The A3577 filing does not prove that deeper update is coming now. But it keeps attention on Apple’s over-ear strategy. If it is Beats, Apple can strengthen the middle of the lineup. If it is AirPods, Apple may be preparing another step faster than expected. Either way, the over-ear category is active again.

The most important upgrade for Apple’s audio business may be consistency. AirPods Pro, AirPods Max, and Beats should increasingly share the best Apple audio features where hardware allows: Adaptive Audio, Personalized Spatial Audio, Conversation Awareness, better Find My support, USB-C audio, low latency, stronger microphones, and smoother device switching. Users should choose by fit, style, and price, not by losing major ecosystem features unnecessarily.

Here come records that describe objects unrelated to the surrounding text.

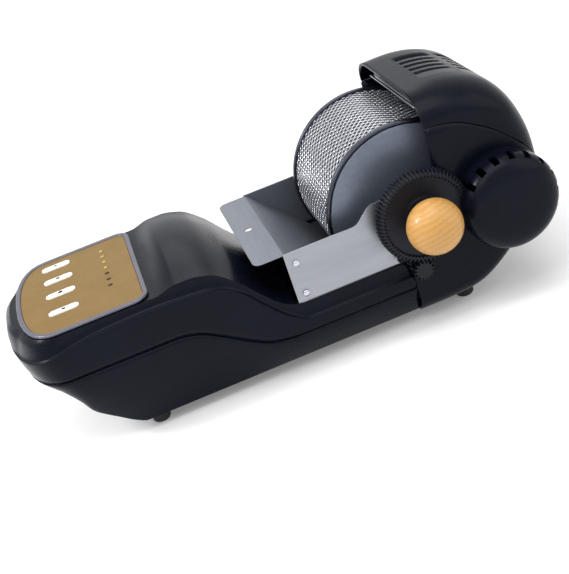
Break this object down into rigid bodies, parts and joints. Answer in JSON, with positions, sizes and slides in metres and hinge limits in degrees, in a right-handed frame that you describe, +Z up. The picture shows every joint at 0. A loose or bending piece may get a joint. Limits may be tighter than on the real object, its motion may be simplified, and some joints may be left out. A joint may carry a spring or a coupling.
{
  "type": "home coffee bean roaster",
  "caption": "Countertop bean roaster: low body with a keypad at the front, an open steel trough with a geared mesh drum and wooden knob, a hinged vented hood and a round blower pod.",
  "frame": {"origin": "middle of the whole outline, on the table under the feet", "axes": "+X along the body from the keypad's nose to the hood, +Z up, and the user's side with the gear and knob is -Y"},
  "size_m": [0.4668, 0.2222, 0.1945],
  "materials": {
    "black_plastic": "satin black moulded plastic with a faint navy tint",
    "black_gear": "black moulded nylon",
    "brushed_steel": "brushed stainless sheet",
    "dark_steel": "heat-darkened steel sheet",
    "bright_steel": "bright stainless",
    "gold_panel": "satin gold-brown film on the keypad",
    "silver_bezel": "grey metallic painted frame",
    "white_plastic": "warm white keys",
    "amber_lens": "yellow indicator lens",
    "red_lens": "dark red indicator lens",
    "beech_wood": "oiled pale wood",
    "circuit_green": "green circuit board",
    "ceramic": "matt off-white ceramic",
    "rubber": "black rubber",
    "motor_zinc": "zinc-plated motor can"
  },
  "bodies": {
    "casing": {"upper_casing": "black_plastic", "lower_casing": "black_plastic", "panel_bezel": "silver_bezel", "panel_overlay": "gold_panel", "control_board": "circuit_green", "near_side_plate": "brushed_steel", "far_side_plate": "brushed_steel", "near_axle_bush": "ceramic", "far_axle_bush": "ceramic", "near_plate_screw_1": "bright_steel", "near_plate_screw_2": "bright_steel", "far_plate_screw_1": "bright_steel", "far_plate_screw_2": "bright_steel", "chaff_trough": "brushed_steel", "drum_motor": "motor_zinc", "rear_casing": "black_plastic", "hinge_pin": "bright_steel", "blower_pod": "black_plastic", "blower_motor": "motor_zinc", "near_heater_holder": "ceramic", "far_heater_holder": "ceramic", "heat_reflector": "bright_steel", "cable_gland": "rubber", "indicator_1": "amber_lens", "indicator_2": "amber_lens", "indicator_3": "amber_lens", "indicator_4": "amber_lens", "indicator_5": "red_lens", "indicator_6": "red_lens", "indicator_7": "red_lens", "heater_rod_1": "bright_steel", "heater_rod_2": "bright_steel", "heater_rod_3": "bright_steel", "front_near_foot": "rubber", "front_far_foot": "rubber", "rear_near_foot": "rubber", "rear_far_foot": "rubber"},
    "hood": {"hood": "black_plastic", "hood_liner": "brushed_steel", "hood_grille": "brushed_steel"},
    "drum": {"drum_mesh": "bright_steel", "drum_near_rim": "bright_steel", "drum_far_rim": "bright_steel", "drum_near_end": "dark_steel", "drum_far_end": "dark_steel", "drum_vane_1": "brushed_steel", "drum_vane_2": "brushed_steel", "drum_vane_3": "brushed_steel", "drum_axle": "bright_steel", "drum_gear": "black_gear", "wood_knob": "beech_wood"},
    "pinion": {"drive_pinion": "black_gear"},
    "fan": {"impeller": "black_gear"},
    "button_1": {"button_1": "white_plastic"},
    "button_2": {"button_2": "white_plastic"},
    "button_3": {"button_3": "white_plastic"},
    "button_4": {"button_4": "white_plastic"}
  },
  "joints": [
    {"name": "hood_hinge", "type": "hinge", "parent": "casing", "child": "hood", "pos_m": [0.2296, 0.02285, 0.106], "axis": [0, 1, 0], "range_deg": [0, 80]},
    {"name": "drum_spin", "type": "hinge", "parent": "casing", "child": "drum", "pos_m": [0.1126, 0.02285, 0.102], "axis": [0, 1, 0], "continuous": true},
    {"name": "pinion_spin", "type": "hinge", "parent": "casing", "child": "pinion", "pos_m": [0.10027, 0.02285, 0.05599], "axis": [0, 1, 0], "continuous": true},
    {"name": "fan_spin", "type": "hinge", "parent": "casing", "child": "fan", "pos_m": [0.1836, 0.02285, 0.09], "axis": [0, 1, 0], "continuous": true},
    {"name": "button_1_press", "type": "slide", "parent": "casing", "child": "button_1", "axis": [0, 0, -1], "range_m": [0, 0.001], "stiffness_N_per_m": 400},
    {"name": "button_2_press", "type": "slide", "parent": "casing", "child": "button_2", "axis": [0, 0, -1], "range_m": [0, 0.001], "stiffness_N_per_m": 400},
    {"name": "button_3_press", "type": "slide", "parent": "casing", "child": "button_3", "axis": [0, 0, -1], "range_m": [0, 0.001], "stiffness_N_per_m": 400},
    {"name": "button_4_press", "type": "slide", "parent": "casing", "child": "button_4", "axis": [0, 0, -1], "range_m": [0, 0.001], "stiffness_N_per_m": 400}
  ],
  "couplings": [
    {"joint": "pinion_spin", "follows": "drum_spin", "ratio": -5}
  ]
}
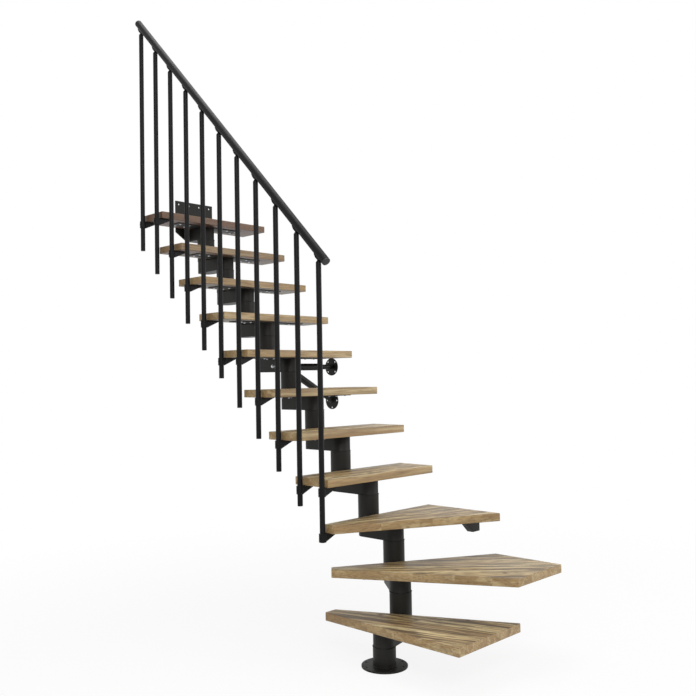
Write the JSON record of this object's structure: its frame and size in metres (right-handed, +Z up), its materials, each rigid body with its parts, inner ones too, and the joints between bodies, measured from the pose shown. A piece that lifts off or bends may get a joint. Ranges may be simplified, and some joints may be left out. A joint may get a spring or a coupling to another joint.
{
  "type": "central stringer staircase",
  "caption": "Quarter-turn staircase: steel modules form a central spine that carries solid wood treads, with a round handrail on slim balusters at one side.",
  "frame": {"origin": "centre of the base flange's underside, on the floor", "axes": "+Z up; +Y the way the straight flight climbs; +X to the right going up, towards the wall"},
  "size_m": [0.814, 2.252, 3.3645],
  "materials": {
    "stringer_coat": "satin black powder coat",
    "railing_coat": "satin black powder coat",
    "tread_wood": "oiled, glued solid staves, slightly eased edges",
    "cap_plastic": "moulded, matt"
  },
  "bodies": {
    "root": {"base_flange": "stringer_coat", "module_01": "stringer_coat", "module_02": "stringer_coat", "module_03": "stringer_coat", "module_04": "stringer_coat", "module_05": "stringer_coat", "module_06": "stringer_coat", "module_07": "stringer_coat", "module_08": "stringer_coat", "module_09": "stringer_coat", "module_10": "stringer_coat", "module_11": "stringer_coat", "landing_plate": "stringer_coat", "tread_plates": "stringer_coat", "tread_01": "tread_wood", "tread_02": "tread_wood", "tread_03": "tread_wood", "tread_04": "tread_wood", "tread_05": "tread_wood", "tread_06": "tread_wood", "tread_07": "tread_wood", "tread_08": "tread_wood", "tread_09": "tread_wood", "tread_10": "tread_wood", "tread_11": "tread_wood", "wall_bracket": "stringer_coat", "wall_foot_upper": "stringer_coat", "wall_foot_lower": "stringer_coat", "winder_wall_bracket": "stringer_coat", "baluster_brackets": "railing_coat", "baluster_01": "railing_coat", "baluster_02": "railing_coat", "baluster_03": "railing_coat", "baluster_04": "railing_coat", "baluster_05": "railing_coat", "baluster_06": "railing_coat", "baluster_07": "railing_coat", "baluster_08": "railing_coat", "baluster_09": "railing_coat", "baluster_10": "railing_coat", "baluster_11": "railing_coat", "rail_fittings": "railing_coat", "handrail": "railing_coat", "baluster_plugs": "cap_plastic", "rail_end_caps": "cap_plastic"}
  },
  "joints": []
}
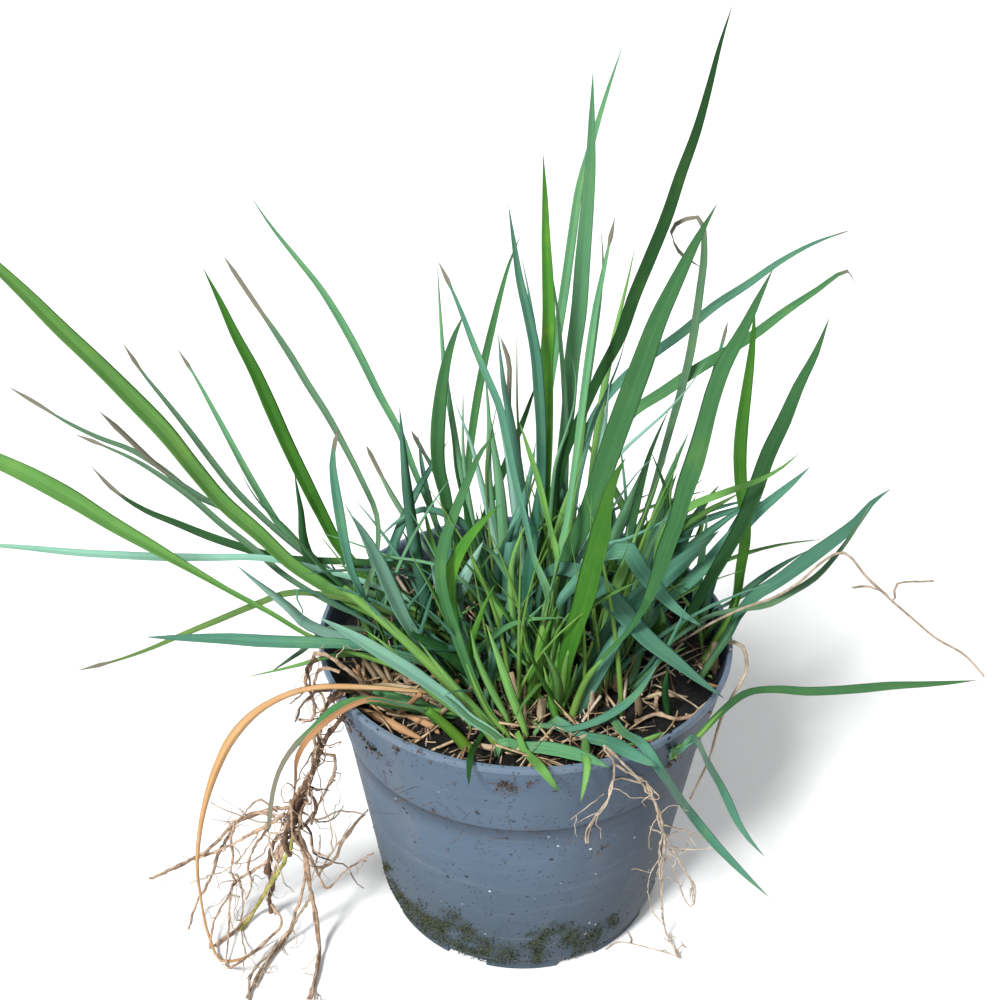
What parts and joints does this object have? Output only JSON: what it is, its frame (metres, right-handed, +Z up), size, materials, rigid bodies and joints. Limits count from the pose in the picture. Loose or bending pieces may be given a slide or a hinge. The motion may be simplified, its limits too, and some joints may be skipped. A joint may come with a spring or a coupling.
{
  "type": "potted ornamental grass clump",
  "caption": "Clump of arching ornamental grass with dry leaves and trailing roots, growing in a round tapered nursery pot filled with compost.",
  "frame": {"origin": "middle of the pot's base, on the face it stands on", "axes": "+Z up along the pot's axis; -Y towards the side the picture shows, +X to its right"},
  "size_m": [0.4709, 0.2266, 0.4135],
  "materials": {
    "pot_plastic": "matte blue-grey, weathered, with soil specks and moss at the foot",
    "black_soil": "moist black peat compost",
    "green": "satin yellow-green living leaf",
    "blue_green": "satin blue-green living leaf",
    "dark_green": "satin dark green living leaf",
    "straw": "matt dry straw",
    "root_brown": "matt dry roots"
  },
  "bodies": {
    "root": {"dry_leaf_1": "straw", "dry_leaf_2": "straw", "dry_stalk": "straw", "dry_straw": "straw", "leaf_front_1": "blue_green", "leaf_front_10": "straw", "leaf_front_2": "dark_green", "leaf_front_3": "green", "leaf_front_4": "green", "leaf_front_6": "green", "leaf_front_7": "green", "leaf_left_1": "green", "leaf_left_10": "dark_green", "leaf_left_11": "green", "leaf_left_12": "blue_green", "leaf_left_13": "green", "leaf_left_14": "blue_green", "leaf_left_2": "dark_green", "leaf_left_23": "blue_green", "leaf_left_3": "green", "leaf_left_4": "dark_green", "leaf_left_6": "green", "leaf_left_7": "dark_green", "leaf_left_8": "green", "leaf_mid_1": "green", "leaf_mid_2": "green", "leaf_mid_3": "blue_green", "leaf_mid_4": "green", "leaf_mid_5": "blue_green", "leaf_right_1": "dark_green", "leaf_right_10": "green", "leaf_right_11": "green", "leaf_right_12": "blue_green", "leaf_right_13": "blue_green", "leaf_right_14": "blue_green", "leaf_right_15": "dark_green", "leaf_right_17": "dark_green", "leaf_right_2": "blue_green", "leaf_right_3": "blue_green", "leaf_right_4": "green", "leaf_right_5": "green", "leaf_right_6": "blue_green", "leaf_right_7": "dark_green", "leaf_right_8": "green", "leaf_right_9": "blue_green", "leaf_top_1": "green", "leaf_top_2": "green", "leaf_top_3": "blue_green", "leaf_top_4": "blue_green", "leaf_top_5": "green", "leaf_top_6": "dark_green", "pot": "pot_plastic", "root_clump": "root_brown", "roots_right": "root_brown", "shoot_back": "dark_green", "shoot_front": "green", "shoot_left": "green", "shoot_middle": "green", "shoot_right": "blue_green", "soil": "black_soil"}
  },
  "joints": []
}
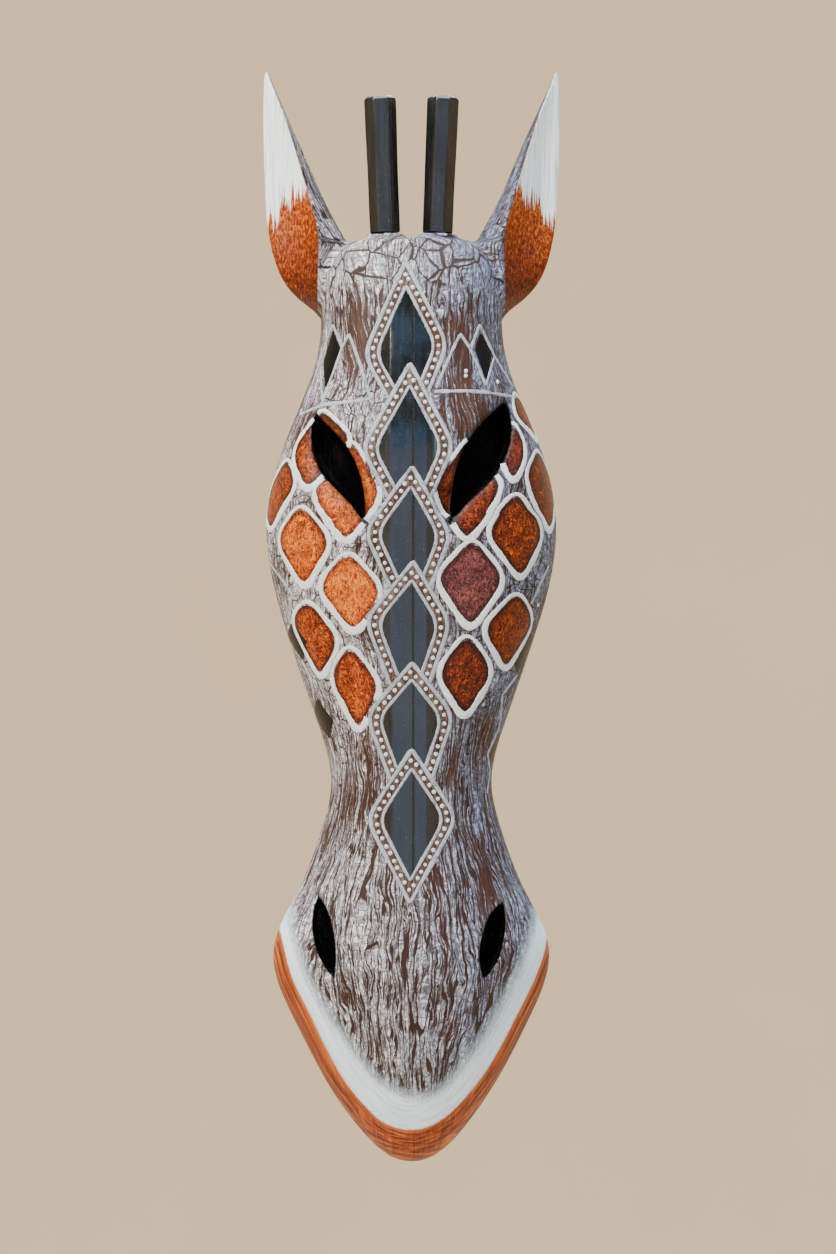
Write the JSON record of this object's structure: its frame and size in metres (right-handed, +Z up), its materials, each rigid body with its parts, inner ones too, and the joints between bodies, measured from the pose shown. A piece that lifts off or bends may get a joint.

A Small Filing With Bigger Audio Implications

AirPods Max USB-C finally brought Apple’s premium headphones into the modern port era and gave them a stronger wired-audio role. The A3577 FCC filing now suggests Apple is not finished with over-ear headphones. The unknown product may not be a new AirPods Max, and the strongest reading for now is that it could be a Beats refresh. But either path supports the same larger story: Apple is still investing in over-ear audio at a time when headphones are becoming more tied to music quality, gaming latency, AI translation, calls, spatial media, and daily ecosystem use.

The headphone market is crowded, but Apple has advantages most rivals do not. It controls iPhone, iPad, Mac, Apple Watch, Apple Music, Spatial Audio, FaceTime, Apple TV, Vision Pro, and the pairing experience. AirPods Max and Beats can both use that ecosystem, one with a premium Apple identity and the other with a broader lifestyle identity.

For now, A3577 should be treated as an unreleased Apple over-ear headphone, not confirmed AirPods Max 3 or confirmed Beats Studio Pro 2. The FCC filing tells us something is coming. The product name, positioning, and features remain the story to watch.